[ENTRIES SHOWN]

%%

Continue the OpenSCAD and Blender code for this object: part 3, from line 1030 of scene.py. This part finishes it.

%%
%%

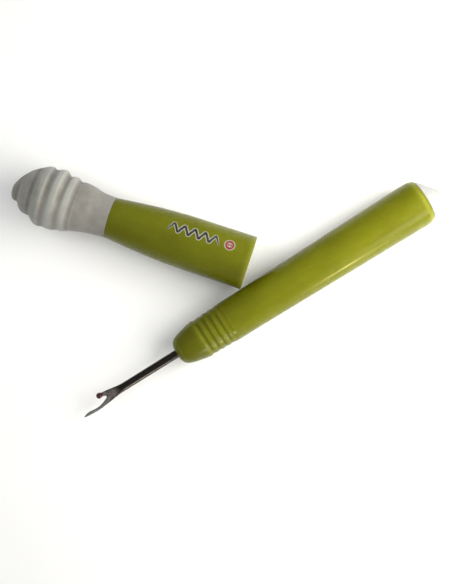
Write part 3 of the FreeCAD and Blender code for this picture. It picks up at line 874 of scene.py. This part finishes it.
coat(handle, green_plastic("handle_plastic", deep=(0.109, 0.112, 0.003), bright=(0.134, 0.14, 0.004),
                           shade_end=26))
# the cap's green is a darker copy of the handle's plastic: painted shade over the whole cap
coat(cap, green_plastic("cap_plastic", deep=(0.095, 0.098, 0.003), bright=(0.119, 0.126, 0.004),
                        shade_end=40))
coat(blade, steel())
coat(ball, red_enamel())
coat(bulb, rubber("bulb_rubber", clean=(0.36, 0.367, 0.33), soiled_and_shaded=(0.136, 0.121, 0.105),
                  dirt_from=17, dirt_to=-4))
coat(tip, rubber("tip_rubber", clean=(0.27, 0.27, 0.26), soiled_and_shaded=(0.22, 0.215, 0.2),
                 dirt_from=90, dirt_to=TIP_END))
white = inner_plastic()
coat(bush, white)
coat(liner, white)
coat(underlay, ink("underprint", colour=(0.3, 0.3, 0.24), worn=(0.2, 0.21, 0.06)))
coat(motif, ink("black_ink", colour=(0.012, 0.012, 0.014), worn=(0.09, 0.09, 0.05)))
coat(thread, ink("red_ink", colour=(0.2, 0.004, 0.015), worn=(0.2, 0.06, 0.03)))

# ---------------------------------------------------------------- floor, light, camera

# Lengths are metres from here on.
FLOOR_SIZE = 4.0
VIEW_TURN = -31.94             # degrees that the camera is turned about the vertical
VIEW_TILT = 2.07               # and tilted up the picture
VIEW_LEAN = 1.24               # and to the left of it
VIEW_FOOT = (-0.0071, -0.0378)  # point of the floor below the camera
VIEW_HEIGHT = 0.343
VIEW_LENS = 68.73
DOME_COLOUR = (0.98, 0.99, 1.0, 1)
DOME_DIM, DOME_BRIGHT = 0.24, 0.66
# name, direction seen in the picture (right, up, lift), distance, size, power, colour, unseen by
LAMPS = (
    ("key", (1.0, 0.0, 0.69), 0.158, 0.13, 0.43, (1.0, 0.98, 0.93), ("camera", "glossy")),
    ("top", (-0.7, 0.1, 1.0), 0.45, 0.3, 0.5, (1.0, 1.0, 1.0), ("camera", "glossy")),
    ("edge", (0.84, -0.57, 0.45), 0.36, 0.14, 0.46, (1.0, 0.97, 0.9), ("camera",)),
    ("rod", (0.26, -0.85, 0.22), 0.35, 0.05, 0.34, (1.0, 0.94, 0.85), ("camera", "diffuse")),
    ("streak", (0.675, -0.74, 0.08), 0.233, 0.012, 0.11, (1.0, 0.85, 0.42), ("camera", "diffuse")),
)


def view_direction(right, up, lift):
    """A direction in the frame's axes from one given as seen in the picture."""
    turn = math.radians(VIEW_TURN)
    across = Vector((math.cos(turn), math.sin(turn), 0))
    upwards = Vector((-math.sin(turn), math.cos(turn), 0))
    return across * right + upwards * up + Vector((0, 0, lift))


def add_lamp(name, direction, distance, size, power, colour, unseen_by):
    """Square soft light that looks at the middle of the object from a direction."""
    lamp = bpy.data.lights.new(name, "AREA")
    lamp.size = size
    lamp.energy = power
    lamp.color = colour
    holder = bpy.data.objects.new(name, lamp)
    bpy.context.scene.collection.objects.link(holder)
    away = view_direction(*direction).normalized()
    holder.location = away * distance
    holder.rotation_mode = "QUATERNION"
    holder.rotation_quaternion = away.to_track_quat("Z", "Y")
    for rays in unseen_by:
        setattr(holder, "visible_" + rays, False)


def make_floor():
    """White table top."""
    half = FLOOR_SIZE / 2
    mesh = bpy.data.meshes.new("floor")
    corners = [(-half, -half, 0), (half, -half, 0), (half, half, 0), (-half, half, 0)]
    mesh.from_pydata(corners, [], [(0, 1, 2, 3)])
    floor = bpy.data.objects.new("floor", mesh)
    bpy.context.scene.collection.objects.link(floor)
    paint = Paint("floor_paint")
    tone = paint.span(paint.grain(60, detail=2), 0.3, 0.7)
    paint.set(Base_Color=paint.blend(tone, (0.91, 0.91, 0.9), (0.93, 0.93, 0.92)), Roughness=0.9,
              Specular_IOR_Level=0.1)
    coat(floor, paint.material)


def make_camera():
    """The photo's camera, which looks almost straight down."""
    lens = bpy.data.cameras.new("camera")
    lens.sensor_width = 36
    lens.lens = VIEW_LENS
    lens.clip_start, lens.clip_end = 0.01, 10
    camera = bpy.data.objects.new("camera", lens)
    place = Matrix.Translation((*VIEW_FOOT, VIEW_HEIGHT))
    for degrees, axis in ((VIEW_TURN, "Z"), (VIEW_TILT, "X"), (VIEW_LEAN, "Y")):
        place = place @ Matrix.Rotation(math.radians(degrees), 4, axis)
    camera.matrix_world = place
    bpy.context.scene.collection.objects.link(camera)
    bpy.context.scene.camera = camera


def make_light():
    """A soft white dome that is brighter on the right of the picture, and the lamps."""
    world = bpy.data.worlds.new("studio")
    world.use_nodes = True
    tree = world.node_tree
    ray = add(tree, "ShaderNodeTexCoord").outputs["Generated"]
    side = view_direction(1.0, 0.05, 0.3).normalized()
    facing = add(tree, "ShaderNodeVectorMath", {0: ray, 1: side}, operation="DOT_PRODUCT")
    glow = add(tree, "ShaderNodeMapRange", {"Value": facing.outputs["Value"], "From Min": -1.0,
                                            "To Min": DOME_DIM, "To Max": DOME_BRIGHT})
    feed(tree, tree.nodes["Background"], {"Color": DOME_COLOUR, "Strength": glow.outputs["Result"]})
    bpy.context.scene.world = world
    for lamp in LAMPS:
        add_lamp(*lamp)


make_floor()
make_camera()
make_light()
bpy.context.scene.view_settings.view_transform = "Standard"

%%
%%

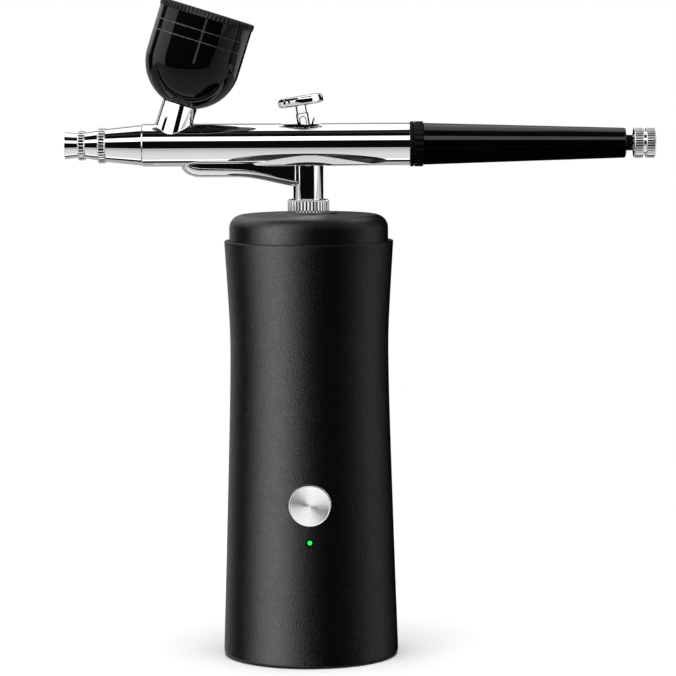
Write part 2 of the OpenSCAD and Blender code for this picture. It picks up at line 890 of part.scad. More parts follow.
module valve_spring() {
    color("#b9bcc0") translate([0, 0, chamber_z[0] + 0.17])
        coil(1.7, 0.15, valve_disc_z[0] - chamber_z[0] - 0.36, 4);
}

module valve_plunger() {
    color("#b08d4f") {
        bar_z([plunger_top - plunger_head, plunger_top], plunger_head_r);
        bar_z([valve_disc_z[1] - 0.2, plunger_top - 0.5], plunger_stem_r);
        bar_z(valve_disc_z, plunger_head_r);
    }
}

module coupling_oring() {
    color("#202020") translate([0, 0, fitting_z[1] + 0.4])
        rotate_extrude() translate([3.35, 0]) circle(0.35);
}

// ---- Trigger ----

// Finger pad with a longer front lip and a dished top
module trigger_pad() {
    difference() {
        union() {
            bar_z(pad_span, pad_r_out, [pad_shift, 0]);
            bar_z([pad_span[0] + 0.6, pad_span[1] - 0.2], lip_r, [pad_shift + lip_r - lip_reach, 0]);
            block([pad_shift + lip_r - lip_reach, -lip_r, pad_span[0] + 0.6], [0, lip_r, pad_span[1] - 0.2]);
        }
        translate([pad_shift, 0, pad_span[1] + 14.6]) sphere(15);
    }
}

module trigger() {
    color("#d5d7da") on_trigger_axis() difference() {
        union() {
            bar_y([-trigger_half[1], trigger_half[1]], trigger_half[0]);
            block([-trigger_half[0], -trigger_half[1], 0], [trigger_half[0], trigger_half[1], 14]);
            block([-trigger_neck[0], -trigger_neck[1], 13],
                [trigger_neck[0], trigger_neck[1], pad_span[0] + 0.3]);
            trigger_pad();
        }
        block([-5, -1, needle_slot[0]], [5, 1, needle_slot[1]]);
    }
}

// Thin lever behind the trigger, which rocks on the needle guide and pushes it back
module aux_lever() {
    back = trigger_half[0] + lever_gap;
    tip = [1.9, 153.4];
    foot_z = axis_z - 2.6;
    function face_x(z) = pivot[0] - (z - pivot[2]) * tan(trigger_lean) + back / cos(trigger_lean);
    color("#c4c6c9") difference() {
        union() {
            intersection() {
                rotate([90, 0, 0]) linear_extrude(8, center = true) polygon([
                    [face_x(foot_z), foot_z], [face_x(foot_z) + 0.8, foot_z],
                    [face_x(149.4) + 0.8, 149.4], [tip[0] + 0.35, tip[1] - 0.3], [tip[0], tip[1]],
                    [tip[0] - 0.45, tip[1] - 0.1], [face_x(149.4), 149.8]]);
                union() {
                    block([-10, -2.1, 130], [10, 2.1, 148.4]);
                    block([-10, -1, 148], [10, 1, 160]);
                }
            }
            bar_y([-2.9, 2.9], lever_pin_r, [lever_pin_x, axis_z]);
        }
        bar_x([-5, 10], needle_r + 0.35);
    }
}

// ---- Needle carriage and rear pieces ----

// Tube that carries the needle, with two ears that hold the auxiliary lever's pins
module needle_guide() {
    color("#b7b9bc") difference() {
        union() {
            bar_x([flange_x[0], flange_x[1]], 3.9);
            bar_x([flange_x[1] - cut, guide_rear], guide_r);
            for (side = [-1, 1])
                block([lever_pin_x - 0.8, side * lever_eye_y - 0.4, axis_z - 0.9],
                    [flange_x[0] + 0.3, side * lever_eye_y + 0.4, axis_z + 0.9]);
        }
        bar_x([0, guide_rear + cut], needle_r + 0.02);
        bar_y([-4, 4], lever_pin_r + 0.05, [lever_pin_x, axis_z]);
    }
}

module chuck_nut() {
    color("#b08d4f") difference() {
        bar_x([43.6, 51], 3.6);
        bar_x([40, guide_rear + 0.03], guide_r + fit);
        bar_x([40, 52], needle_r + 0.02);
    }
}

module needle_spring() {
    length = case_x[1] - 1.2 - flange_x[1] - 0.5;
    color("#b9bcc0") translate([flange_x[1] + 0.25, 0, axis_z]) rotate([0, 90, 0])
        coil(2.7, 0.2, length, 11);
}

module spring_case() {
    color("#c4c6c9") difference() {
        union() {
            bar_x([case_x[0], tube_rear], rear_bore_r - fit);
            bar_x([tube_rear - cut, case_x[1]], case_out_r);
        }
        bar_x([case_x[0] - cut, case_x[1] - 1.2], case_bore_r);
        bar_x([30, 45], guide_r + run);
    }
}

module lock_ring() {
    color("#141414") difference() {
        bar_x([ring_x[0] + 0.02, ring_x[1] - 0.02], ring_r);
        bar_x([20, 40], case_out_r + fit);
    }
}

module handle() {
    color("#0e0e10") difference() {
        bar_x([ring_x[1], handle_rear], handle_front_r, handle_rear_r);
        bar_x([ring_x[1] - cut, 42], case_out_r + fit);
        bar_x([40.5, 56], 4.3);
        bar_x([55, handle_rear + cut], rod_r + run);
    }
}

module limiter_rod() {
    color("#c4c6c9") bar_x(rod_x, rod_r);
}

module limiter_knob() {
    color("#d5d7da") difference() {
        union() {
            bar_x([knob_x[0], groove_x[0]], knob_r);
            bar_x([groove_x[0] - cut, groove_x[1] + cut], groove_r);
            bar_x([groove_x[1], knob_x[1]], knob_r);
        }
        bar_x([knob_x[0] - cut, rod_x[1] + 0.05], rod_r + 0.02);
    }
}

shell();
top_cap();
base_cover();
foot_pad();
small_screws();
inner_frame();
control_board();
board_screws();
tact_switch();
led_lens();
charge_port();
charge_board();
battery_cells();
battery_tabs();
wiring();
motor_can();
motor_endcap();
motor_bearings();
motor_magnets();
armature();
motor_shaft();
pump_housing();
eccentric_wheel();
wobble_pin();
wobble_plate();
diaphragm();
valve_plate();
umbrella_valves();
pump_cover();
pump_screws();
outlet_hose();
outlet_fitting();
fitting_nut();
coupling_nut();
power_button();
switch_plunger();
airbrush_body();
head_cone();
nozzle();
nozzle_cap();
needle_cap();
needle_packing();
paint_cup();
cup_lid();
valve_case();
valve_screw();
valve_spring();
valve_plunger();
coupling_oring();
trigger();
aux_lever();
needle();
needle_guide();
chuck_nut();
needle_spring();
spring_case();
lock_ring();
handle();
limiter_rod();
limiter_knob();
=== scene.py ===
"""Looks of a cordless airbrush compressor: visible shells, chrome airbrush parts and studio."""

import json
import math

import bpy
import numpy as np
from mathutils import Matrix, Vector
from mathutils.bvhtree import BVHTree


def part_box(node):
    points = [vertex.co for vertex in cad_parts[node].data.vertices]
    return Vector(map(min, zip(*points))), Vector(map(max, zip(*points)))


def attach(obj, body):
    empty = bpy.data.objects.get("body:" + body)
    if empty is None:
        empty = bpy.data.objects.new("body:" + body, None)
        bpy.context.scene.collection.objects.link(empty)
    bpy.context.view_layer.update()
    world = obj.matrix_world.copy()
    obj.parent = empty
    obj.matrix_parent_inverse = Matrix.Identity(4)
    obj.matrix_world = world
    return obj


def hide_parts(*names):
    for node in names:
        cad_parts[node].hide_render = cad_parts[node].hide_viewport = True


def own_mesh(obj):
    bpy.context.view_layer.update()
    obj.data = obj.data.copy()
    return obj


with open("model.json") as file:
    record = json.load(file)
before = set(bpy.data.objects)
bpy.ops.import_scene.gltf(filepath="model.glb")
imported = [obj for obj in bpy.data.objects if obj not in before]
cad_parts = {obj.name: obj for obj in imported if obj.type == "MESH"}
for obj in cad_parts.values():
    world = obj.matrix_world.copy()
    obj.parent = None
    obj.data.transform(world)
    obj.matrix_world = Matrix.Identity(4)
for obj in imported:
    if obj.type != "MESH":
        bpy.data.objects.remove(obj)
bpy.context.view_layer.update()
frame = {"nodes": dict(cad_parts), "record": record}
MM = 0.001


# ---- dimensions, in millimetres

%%

In the listing above, find the line with "Write part 3" and the line with "floor, light, camera". Output those two lines and every line between them, exactly as written.

Write part 3 of the FreeCAD and Blender code for this picture. It picks up at line 874 of scene.py. This part finishes it.
coat(handle, green_plastic("handle_plastic", deep=(0.109, 0.112, 0.003), bright=(0.134, 0.14, 0.004),
                           shade_end=26))
# the cap's green is a darker copy of the handle's plastic: painted shade over the whole cap
coat(cap, green_plastic("cap_plastic", deep=(0.095, 0.098, 0.003), bright=(0.119, 0.126, 0.004),
                        shade_end=40))
coat(blade, steel())
coat(ball, red_enamel())
coat(bulb, rubber("bulb_rubber", clean=(0.36, 0.367, 0.33), soiled_and_shaded=(0.136, 0.121, 0.105),
                  dirt_from=17, dirt_to=-4))
coat(tip, rubber("tip_rubber", clean=(0.27, 0.27, 0.26), soiled_and_shaded=(0.22, 0.215, 0.2),
                 dirt_from=90, dirt_to=TIP_END))
white = inner_plastic()
coat(bush, white)
coat(liner, white)
coat(underlay, ink("underprint", colour=(0.3, 0.3, 0.24), worn=(0.2, 0.21, 0.06)))
coat(motif, ink("black_ink", colour=(0.012, 0.012, 0.014), worn=(0.09, 0.09, 0.05)))
coat(thread, ink("red_ink", colour=(0.2, 0.004, 0.015), worn=(0.2, 0.06, 0.03)))

# ---------------------------------------------------------------- floor, light, camera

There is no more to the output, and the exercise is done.